= Exercise prompt =
Your task is to copy a single run of lines that starts at the line with "felt_pad();" and stops at the line with "if empty is", keeping both ends. Copy nothing else.
========================
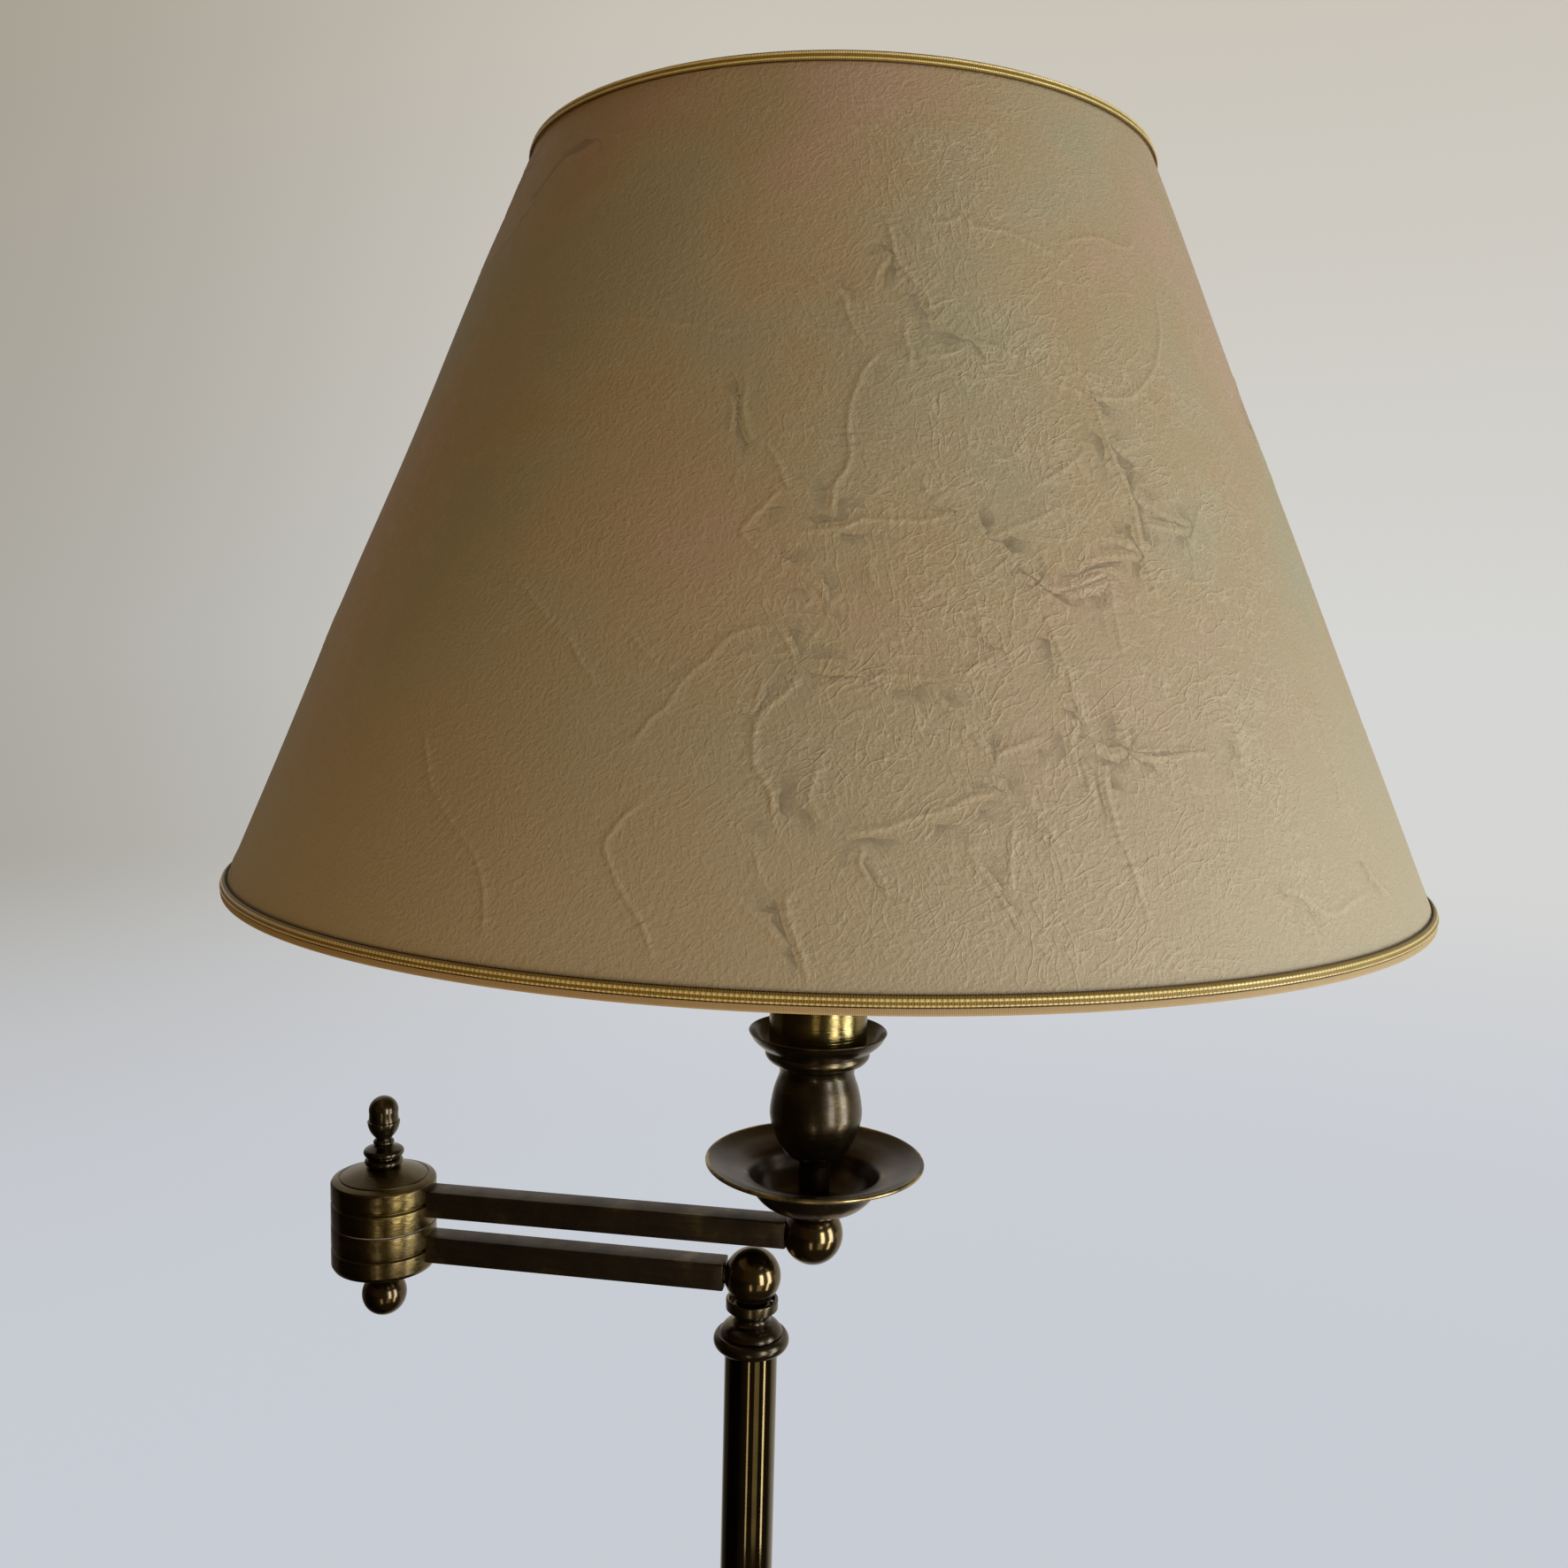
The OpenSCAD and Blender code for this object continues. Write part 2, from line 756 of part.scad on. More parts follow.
module shade_finial() {
    color(brushed) at_candle() difference() {
        turned() {
            band(0, 6.5, hub_z + 2, hub_z + 5);
            band(0, 4.6, hub_z + 4, hub_z + 9);
            round_at(0, hub_z + 12, 5.6);
        }
        bore(bolt_r + fixed_gap, hub_z + cut, hub_z + 14);
    }
}

// ---------------------------------------------------------------- shade

top_ring_z = shade_top_z - 2.4;

// Middle of a wire ring that lies inside the paper
function ring_mid(z) = on_cone(z, -paper_t - ring_wire_r - 0.1);

module wire_ring(z) {
    rotate_extrude() translate(ring_mid(z)) circle(r = ring_wire_r, $fn = 32);
}

// Three spokes, from the hub up to the middle of the top ring's wire
module spokes(spoke_r) {
    hub_mid_z = hub_z + 1;
    reach = ring_mid(top_ring_z)[0];
    spoke_a = atan((top_ring_z - hub_mid_z) / reach);
    for (a = [90, 210, 330]) rotate(a) translate([0, 0, hub_mid_z]) rotate([0, -spoke_a, 0])
        along_x(11.2, reach / cos(spoke_a), spoke_r);
}

// Top ring with its spokes welded to it and to the hub that sits on the harp
module shade_spider() {
    color(raw_brass) at_candle() {
        wire_ring(top_ring_z);
        tube(12, bolt_r + 0.1, hub_z, hub_z + 2);
        spokes(1.3);
    }
}

module shade_bottom_ring() {
    color(raw_brass) at_candle() wire_ring(shade_z + 2.4);
}

module shade_paper() {
    color(parchment) at_candle() rotate_extrude() polygon([
        on_cone(shade_z, 0), on_cone(shade_top_z, 0), on_cone(shade_top_z, -paper_t), on_cone(shade_z, -paper_t)
    ]);
}

// Tape that wraps an edge of the paper and the wire ring inside it: up is 1 at the bottom edge and
// -1 at the top edge
module binding(edge_z, up) {
    inner = -paper_t - 2 * ring_wire_r - 0.3;
    rotate_extrude() polygon([
        on_cone(edge_z - up * tape_t, tape_t), on_cone(edge_z + up * 4.6, tape_t),
        on_cone(edge_z + up * 4.6, 0), on_cone(edge_z, 0), on_cone(edge_z, inner),
        on_cone(edge_z + up * 6, inner), on_cone(edge_z + up * 6, inner - tape_t),
        on_cone(edge_z - up * tape_t, inner - tape_t)
    ]);
}

// Braid that is glued over the tape, as two cords side by side
module braid(low_z, high_z) {
    mid = (low_z + high_z) / 2;
    rotate_extrude() polygon([
        on_cone(low_z, tape_t), on_cone(low_z + 0.2, tape_t + 1), on_cone(mid - 0.3, tape_t + 1),
        on_cone(mid, tape_t + 0.5), on_cone(mid + 0.3, tape_t + 1), on_cone(high_z - 0.2, tape_t + 1),
        on_cone(high_z, tape_t)
    ]);
}

// Slit where the spokes pass through its inner leg
module top_binding() {
    color(tape) at_candle() difference() {
        binding(shade_top_z, -1);
        spokes(1.6);
    }
}

module bottom_binding() {
    color(tape) at_candle() binding(shade_z, 1);
}

module top_braid() {
    color(gold) at_candle() braid(shade_top_z - 4.1, shade_top_z - 0.3);
}

module bottom_braid() {
    color(gold) at_candle() braid(shade_z + 1.6, shade_z + 4.4);
}

felt_pad();
base_weight();
base_cover();
cord_bush();
base_nipple();
base_nut();
base_washer();
base_collar();
pole_lower();
pole_coupling();
pole_upper();
pole_cap();
pole_stop_pin();
swivel_washer();
pole_ball();
pole_pivot();
pivot_spring();
pivot_nut();
lower_arm();
lower_arm_nipples();
elbow_lower();
elbow_bolt();
ball_nut();
elbow_washer();
elbow_spring();
finial_spool();
acorn_finial();
elbow_upper();
elbow_stop_pin();
upper_arm();
upper_arm_nipples();
end_ball();
candle_nipple();
dish_ring();
drip_dish();
dish_stem();
candle_cup();
cup_nut();
candle_sleeve();
lampholder_cap();
holder_nut();
lampholder_skirt();
contact_block();
socket_shell();
harp_plate();
shade_ring_nut();
harp();
harp_stud();
shade_finial();
shade_spider();
shade_bottom_ring();
shade_paper();
top_binding();
bottom_binding();
top_braid();
bottom_braid();
bulb_cap();
bulb_glass();
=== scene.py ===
import json
import math
import random

import bmesh
import bpy
import numpy as np
from mathutils import Matrix, Vector
from mathutils.geometry import delaunay_2d_cdt
from mathutils.kdtree import KDTree


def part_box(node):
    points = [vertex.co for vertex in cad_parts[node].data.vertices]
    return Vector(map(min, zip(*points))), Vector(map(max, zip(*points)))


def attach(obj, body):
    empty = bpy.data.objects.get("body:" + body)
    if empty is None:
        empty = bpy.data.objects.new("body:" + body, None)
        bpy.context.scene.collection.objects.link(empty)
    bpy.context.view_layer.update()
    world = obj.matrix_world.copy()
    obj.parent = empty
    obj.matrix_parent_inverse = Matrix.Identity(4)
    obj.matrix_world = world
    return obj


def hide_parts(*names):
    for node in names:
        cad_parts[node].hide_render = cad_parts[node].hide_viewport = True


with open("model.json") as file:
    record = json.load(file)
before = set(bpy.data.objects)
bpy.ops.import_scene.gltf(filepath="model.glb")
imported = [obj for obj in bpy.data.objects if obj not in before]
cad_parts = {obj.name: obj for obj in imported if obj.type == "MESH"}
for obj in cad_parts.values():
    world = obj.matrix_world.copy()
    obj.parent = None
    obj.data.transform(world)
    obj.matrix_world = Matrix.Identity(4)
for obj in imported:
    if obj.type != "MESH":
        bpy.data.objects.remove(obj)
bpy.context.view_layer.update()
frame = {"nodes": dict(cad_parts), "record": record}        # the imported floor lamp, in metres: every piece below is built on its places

# ------------------------------------------------------------------ places and sizes

MM = 0.001               # outlines are written in millimetres
TURN = 2 * math.pi


def middle(node):
    """Middle of a CAD node's box."""
    low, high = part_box(node)
    return (low + high) / 2


def at(spot, height):
    """A spot's upright axis at a height."""
    return Vector((spot.x, spot.y, height))


ARM_Z = middle("lower_arm").z
UPPER_Z = middle("upper_arm").z
ELBOW_Z = (ARM_Z + UPPER_Z) / 2
pole = at(middle("pole_upper"), ARM_Z)
elbow = at(middle("elbow_bolt"), ELBOW_Z)
candle = at(middle("candle_sleeve"), UPPER_Z)
lower_way = (at(elbow, 0) - at(pole, 0)).normalized()
upper_way = (at(candle, 0) - at(elbow, 0)).normalized()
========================
= Exercise response =
felt_pad();
base_weight();
base_cover();
cord_bush();
base_nipple();
base_nut();
base_washer();
base_collar();
pole_lower();
pole_coupling();
pole_upper();
pole_cap();
pole_stop_pin();
swivel_washer();
pole_ball();
pole_pivot();
pivot_spring();
pivot_nut();
lower_arm();
lower_arm_nipples();
elbow_lower();
elbow_bolt();
ball_nut();
elbow_washer();
elbow_spring();
finial_spool();
acorn_finial();
elbow_upper();
elbow_stop_pin();
upper_arm();
upper_arm_nipples();
end_ball();
candle_nipple();
dish_ring();
drip_dish();
dish_stem();
candle_cup();
cup_nut();
candle_sleeve();
lampholder_cap();
holder_nut();
lampholder_skirt();
contact_block();
socket_shell();
harp_plate();
shade_ring_nut();
harp();
harp_stud();
shade_finial();
shade_spider();
shade_bottom_ring();
shade_paper();
top_binding();
bottom_binding();
top_braid();
bottom_braid();
bulb_cap();
bulb_glass();
=== scene.py ===
import json
import math
import random

import bmesh
import bpy
import numpy as np
from mathutils import Matrix, Vector
from mathutils.geometry import delaunay_2d_cdt
from mathutils.kdtree import KDTree


def part_box(node):
    points = [vertex.co for vertex in cad_parts[node].data.vertices]
    return Vector(map(min, zip(*points))), Vector(map(max, zip(*points)))


def attach(obj, body):
    empty = bpy.data.objects.get("body:" + body)
    if empty is None:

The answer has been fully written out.